On a particular note with periods as this comes up a lot, we're adults here and I'm not fussed or grossed out by it at all. I always have menstrual sponges - kind of like tampons but soft enough to have sex with - with me and we can lay some towels down if you want to go full steam ahead. You have the option of your partner and I taking the lead to simply pamper you, give you foot rubs, keep your wine glass full and make you feel amazing - AND if you can't be bothered, I can do all the work and take care of your partner while you lay there drinking wine and eating snacks like a goddess and he kisses you and tells you how much he adores you. Heaven, right?


Things to Avoid

Setting unrealistic expectations is bad for everyone involved. Try not to plan out the session too much or go in expecting everything to work as it normally does. We can't guarantee an orgasm and there are so many factors that may inhibit your ability to come with a new person. It happens all the time with solo clients and couples. Just try to enjoy yourself and let things unfold organically. Often, after I've left, you'll get a second wind and be able to finish off without me. I am very pro instruction and communication and want to be educated on how to make you feel the most amazing.

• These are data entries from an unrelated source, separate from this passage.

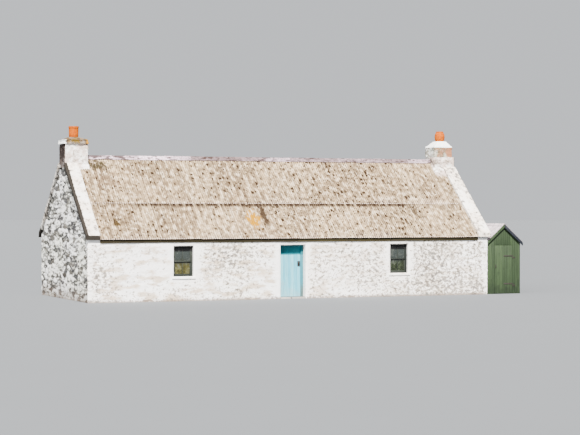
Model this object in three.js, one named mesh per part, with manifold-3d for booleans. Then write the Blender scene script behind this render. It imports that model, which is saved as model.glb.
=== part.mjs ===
// A single-storey stone croft cottage: limewashed rubble walls, a roof of corrugated sheets between
// raised skews, a chimney on each gable and a small boarded outhouse against the right gable.
// Units are millimetres, +X runs along the front from left to right, +Y goes to the back, +Z is up.
// The origin is the middle of the four cottage walls, at ground level.

import * as THREE from "three";
import { mergeVertices } from "three/addons/utils/BufferGeometryUtils.js";
import Module from "manifold-3d";

const wasm = await Module();
wasm.setup();

// Walls
const LENGTH = 14800; // over the outer faces of the gables
const DEPTH = 6000; // over the outer faces of the front and back walls
const WALL_HEAD = 2060; // top of the front and back walls
const WALL = 620; // thickness of the front and back walls
const GABLE = 800; // thickness of a gable
const FLOOR = 50;
const SEAT = 0.3; // the hairline between pieces that bear on each other
const SAME_POINT = 1e-3; // corners closer than this are one corner
const ROUND_SIDES = 24; // sides of a turned piece

// Roof covering, measured down the slope from the ridge and down into the roof from its top face
const RIDGE = 4860; // top of the sheets
const PITCH = THREE.MathUtils.degToRad(42);
const LAP_LINE = 2410; // lower edge of the upper course
const EAVES_LINE = 4170; // lower edge of the lower course
const SHEET_STEP = 8; // how far the upper course stands above the lower one
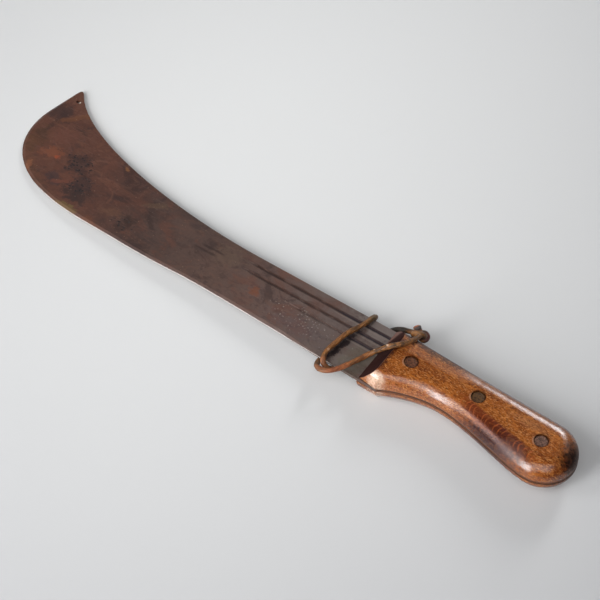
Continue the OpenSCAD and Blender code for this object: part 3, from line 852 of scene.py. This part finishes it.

Allowing your fears, insecurities or jealousy can ruin the experience for you. My body doesn't look like the women in magazines. I have loose skin, stretch marks, cellulite, lumps, bumps & pimples just like you! We are beautiful and perfect in all our imperfections. I will never judge or be disappointed with the masterpiece that is you. An important thing to remember is that, I'm a professional being paid for my time. Off the clock, I'm not going to be messaging your partner and asking them to hook up without you. I don't care how amazing their skills, looks, personality are, I'm not interested in breaking you up, I'm interested in giving you a great experience to bring you closer and - most of all - I'm interested in my business and reputation. If you're worried your partner is going find me more attractive or my sex skills more impressive, just remember that they chose to build a life with you. While I am always down for teaching the tricks I've picked up as an intimacy professional over the last decade, I do not know their body like you know their body so I can't possibly offer them the kind of experience you do. You're the amazing and beautiful person they choose to wake up next to every day. I'm just an accessory to help you spice things up for the afternoon/evening.


My Suggestions

Book a nice hotel and make a night of it. Mood, atmosphere and vibe are everything, you want to really treat yourself and enjoy the momentous occasion. You are both exclaiming to each other that you love each other so much that you want to enjoy new experiences and people together. That's really wonderful. Celebrate it for what it is. Get the room with the spa, get the bottle of champagne sent to your room, immerse yourselves in the pleasure of my company, go another round once I'm gone and then fall asleep in each others' arms, closer and more connected than ever before.


Book as date long enough so that we're not rushing through the important get to know you part. My recommendation for your first time with a new sex worker is to book a dinner/drinks date with at least a couple of hours of bedroom time. I don't offer 1 hr dates for couples. By the time we drink a glass of wine, have a chat, talk about boundaries and work up some chemistry before we jump into the shower together an hour is gone. Then I have to please you both and ensure we debrief to make sure everything went well and everyone is feeling comfortable and taken care of. If you're not sure, just book longer.


My Policies For Couples

Couples are notorious for getting pre-date jitters and end up being last minute cancellations far too often. While I would love to continue seeing couples, they are costing my business more money than they're making me at this point, so moving forward I am implementing mandatory full-prepayment from couples. Of the last 6 dates couples have booked, only one has not cancelled - ridiculous, I know! - citing some menial excuse that I can see straight through. I've been in this industry a long time, I know when I'm being lied to and at the end of the day I don't care if I'm being lied to or not - come up with whatever excuse you like - I care that I'm not putting time in my limited schedule aside for people who don't honour our appointment and my fee.


With another full time creative career, I don't have a lot of time in my schedule for sex work. I take a maximum of one to two bookings per week and then turn other clients away, so if you cancel, I lose half or all of my income from this venture for the week and it's incredibly hard to fill those spaces or find time to open up my schedule to other lovers at an alternative time. My full-time career is freelance photography, which is a lot of work for quite minimal pay, so I'm not rolling in dough and sex work substitutes what's lacking for me income-wise in that field, so every cancellation does really affect me. There are plenty of sex workers who are more flexible and you are welcome to book them, but if you would like to spend time with me in particular, I need to be compensated for the time that I've specifically put aside for you whether or not you show up.


Your mandatory full prepayment is due at the time of booking to secure your space. I recommend booking about 1-2 weeks in advance so there isn't too much room for big life changes in that time. It is non-refundable at all and non-transferable for a reschedule unless I must cancel or in exceptional circumstances I may allow a reschedule at my discretion with at least 48 hrs notice. All cancellations with less than 48hrs notice are non-transferable at all. This is the case with holidays, restaurant bookings, wine tours and all other luxury experiences, this is the policy you agree to upon booking - I am legally covered under consumer affairs - and I won't tolerate any attempts get around this policy and any arguments will simply be blocked and I will move on.


Exceptional circumstances are generally limited to contagious illness - they do not include getting your period, getting cold feet or the baby-sitter cancelling (have a back up or two! Murphy's law!) - and I do expect open and honest communication around it including test results or details if you wish to ask for a reschedule. If you are granted a reschedule, you will only get ONE reschedule and our rescheduled date must occur within 14 days of the original date.


I hope this guide has been helpful for you and I can't wait to meet you both for what I'm sure will be a wonderful experience for all of us!